--- EXTRACTED INFORMATION ---

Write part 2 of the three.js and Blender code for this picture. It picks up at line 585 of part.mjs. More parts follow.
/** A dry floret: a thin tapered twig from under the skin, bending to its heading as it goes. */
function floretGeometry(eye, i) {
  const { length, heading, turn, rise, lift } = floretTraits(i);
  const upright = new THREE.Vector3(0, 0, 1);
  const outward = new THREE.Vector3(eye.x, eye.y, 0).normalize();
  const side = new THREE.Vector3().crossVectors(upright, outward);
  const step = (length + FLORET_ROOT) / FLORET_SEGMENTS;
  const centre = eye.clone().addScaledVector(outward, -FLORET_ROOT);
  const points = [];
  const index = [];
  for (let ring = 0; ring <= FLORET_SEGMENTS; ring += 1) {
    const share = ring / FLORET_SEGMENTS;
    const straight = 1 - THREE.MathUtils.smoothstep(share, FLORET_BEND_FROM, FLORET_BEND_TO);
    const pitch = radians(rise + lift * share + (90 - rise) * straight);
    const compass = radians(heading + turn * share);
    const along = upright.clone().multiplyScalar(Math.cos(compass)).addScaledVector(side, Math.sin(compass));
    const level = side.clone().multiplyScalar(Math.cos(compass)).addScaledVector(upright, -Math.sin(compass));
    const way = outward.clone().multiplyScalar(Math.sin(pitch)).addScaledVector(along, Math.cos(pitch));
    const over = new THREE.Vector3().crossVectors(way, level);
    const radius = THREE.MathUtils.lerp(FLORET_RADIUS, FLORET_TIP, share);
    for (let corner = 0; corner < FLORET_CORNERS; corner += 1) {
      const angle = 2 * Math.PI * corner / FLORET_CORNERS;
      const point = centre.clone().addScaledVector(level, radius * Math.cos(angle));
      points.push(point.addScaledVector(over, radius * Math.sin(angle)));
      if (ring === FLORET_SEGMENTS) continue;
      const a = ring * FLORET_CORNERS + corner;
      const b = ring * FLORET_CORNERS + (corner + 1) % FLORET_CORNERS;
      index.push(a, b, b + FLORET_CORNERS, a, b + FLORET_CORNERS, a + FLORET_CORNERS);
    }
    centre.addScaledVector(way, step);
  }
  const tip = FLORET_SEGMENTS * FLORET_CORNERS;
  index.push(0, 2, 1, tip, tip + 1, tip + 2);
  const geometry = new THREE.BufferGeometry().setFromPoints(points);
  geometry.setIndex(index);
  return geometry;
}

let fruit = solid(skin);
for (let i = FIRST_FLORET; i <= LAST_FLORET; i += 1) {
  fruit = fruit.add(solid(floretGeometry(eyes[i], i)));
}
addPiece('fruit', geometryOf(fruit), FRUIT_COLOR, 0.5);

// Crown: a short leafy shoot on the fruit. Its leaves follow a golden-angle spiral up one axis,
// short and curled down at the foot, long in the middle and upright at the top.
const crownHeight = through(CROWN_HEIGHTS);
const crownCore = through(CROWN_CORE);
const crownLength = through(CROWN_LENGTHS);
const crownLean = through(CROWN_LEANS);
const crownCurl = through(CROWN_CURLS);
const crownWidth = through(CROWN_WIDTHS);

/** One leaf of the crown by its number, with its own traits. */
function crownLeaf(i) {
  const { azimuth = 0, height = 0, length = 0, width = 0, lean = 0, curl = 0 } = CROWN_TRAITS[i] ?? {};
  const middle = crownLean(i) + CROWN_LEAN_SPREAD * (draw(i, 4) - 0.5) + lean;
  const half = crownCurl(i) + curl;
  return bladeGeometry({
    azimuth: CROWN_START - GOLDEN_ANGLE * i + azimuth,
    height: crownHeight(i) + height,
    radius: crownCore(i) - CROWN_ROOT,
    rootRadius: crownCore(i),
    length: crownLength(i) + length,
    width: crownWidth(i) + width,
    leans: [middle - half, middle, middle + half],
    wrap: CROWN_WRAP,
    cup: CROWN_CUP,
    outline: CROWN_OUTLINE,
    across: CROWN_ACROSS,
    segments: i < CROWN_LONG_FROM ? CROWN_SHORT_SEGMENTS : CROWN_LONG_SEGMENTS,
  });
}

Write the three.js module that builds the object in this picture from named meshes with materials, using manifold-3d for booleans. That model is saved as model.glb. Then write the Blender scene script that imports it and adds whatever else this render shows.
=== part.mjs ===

---

> _SET TASK_
Return every line of the material exactly.

> _PROBLEM SOLUTION_
Write part 2 of the three.js and Blender code for this picture. It picks up at line 585 of part.mjs. More parts follow.
/** A dry floret: a thin tapered twig from under the skin, bending to its heading as it goes. */
function floretGeometry(eye, i) {
  const { length, heading, turn, rise, lift } = floretTraits(i);
  const upright = new THREE.Vector3(0, 0, 1);
  const outward = new THREE.Vector3(eye.x, eye.y, 0).normalize();
  const side = new THREE.Vector3().crossVectors(upright, outward);
  const step = (length + FLORET_ROOT) / FLORET_SEGMENTS;
  const centre = eye.clone().addScaledVector(outward, -FLORET_ROOT);
  const points = [];
  const index = [];
  for (let ring = 0; ring <= FLORET_SEGMENTS; ring += 1) {
    const share = ring / FLORET_SEGMENTS;
    const straight = 1 - THREE.MathUtils.smoothstep(share, FLORET_BEND_FROM, FLORET_BEND_TO);
    const pitch = radians(rise + lift * share + (90 - rise) * straight);
    const compass = radians(heading + turn * share);
    const along = upright.clone().multiplyScalar(Math.cos(compass)).addScaledVector(side, Math.sin(compass));
    const level = side.clone().multiplyScalar(Math.cos(compass)).addScaledVector(upright, -Math.sin(compass));
    const way = outward.clone().multiplyScalar(Math.sin(pitch)).addScaledVector(along, Math.cos(pitch));
    const over = new THREE.Vector3().crossVectors(way, level);
    const radius = THREE.MathUtils.lerp(FLORET_RADIUS, FLORET_TIP, share);
    for (let corner = 0; corner < FLORET_CORNERS; corner += 1) {
      const angle = 2 * Math.PI * corner / FLORET_CORNERS;
      const point = centre.clone().addScaledVector(level, radius * Math.cos(angle));
      points.push(point.addScaledVector(over, radius * Math.sin(angle)));
      if (ring === FLORET_SEGMENTS) continue;
      const a = ring * FLORET_CORNERS + corner;
      const b = ring * FLORET_CORNERS + (corner + 1) % FLORET_CORNERS;
      index.push(a, b, b + FLORET_CORNERS, a, b + FLORET_CORNERS, a + FLORET_CORNERS);
    }
    centre.addScaledVector(way, step);
  }
  const tip = FLORET_SEGMENTS * FLORET_CORNERS;
  index.push(0, 2, 1, tip, tip + 1, tip + 2);
  const geometry = new THREE.BufferGeometry().setFromPoints(points);
  geometry.setIndex(index);
  return geometry;
}

let fruit = solid(skin);
for (let i = FIRST_FLORET; i <= LAST_FLORET; i += 1) {
  fruit = fruit.add(solid(floretGeometry(eyes[i], i)));
}
addPiece('fruit', geometryOf(fruit), FRUIT_COLOR, 0.5);

// Crown: a short leafy shoot on the fruit. Its leaves follow a golden-angle spiral up one axis,
// short and curled down at the foot, long in the middle and upright at the top.
const crownHeight = through(CROWN_HEIGHTS);
const crownCore = through(CROWN_CORE);
const crownLength = through(CROWN_LENGTHS);
const crownLean = through(CROWN_LEANS);
const crownCurl = through(CROWN_CURLS);
const crownWidth = through(CROWN_WIDTHS);

/** One leaf of the crown by its number, with its own traits. */
function crownLeaf(i) {
  const { azimuth = 0, height = 0, length = 0, width = 0, lean = 0, curl = 0 } = CROWN_TRAITS[i] ?? {};
  const middle = crownLean(i) + CROWN_LEAN_SPREAD * (draw(i, 4) - 0.5) + lean;
  const half = crownCurl(i) + curl;
  return bladeGeometry({
    azimuth: CROWN_START - GOLDEN_ANGLE * i + azimuth,
    height: crownHeight(i) + height,
    radius: crownCore(i) - CROWN_ROOT,
    rootRadius: crownCore(i),
    length: crownLength(i) + length,
    width: crownWidth(i) + width,
    leans: [middle - half, middle, middle + half],
    wrap: CROWN_WRAP,
    cup: CROWN_CUP,
    outline: CROWN_OUTLINE,
    across: CROWN_ACROSS,
    segments: i < CROWN_LONG_FROM ? CROWN_SHORT_SEGMENTS : CROWN_LONG_SEGMENTS,
  });
}

Write the three.js module that builds the object in this picture from named meshes with materials, using manifold-3d for booleans. That model is saved as model.glb. Then write the Blender scene script that imports it and adds whatever else this render shows.
=== part.mjs ===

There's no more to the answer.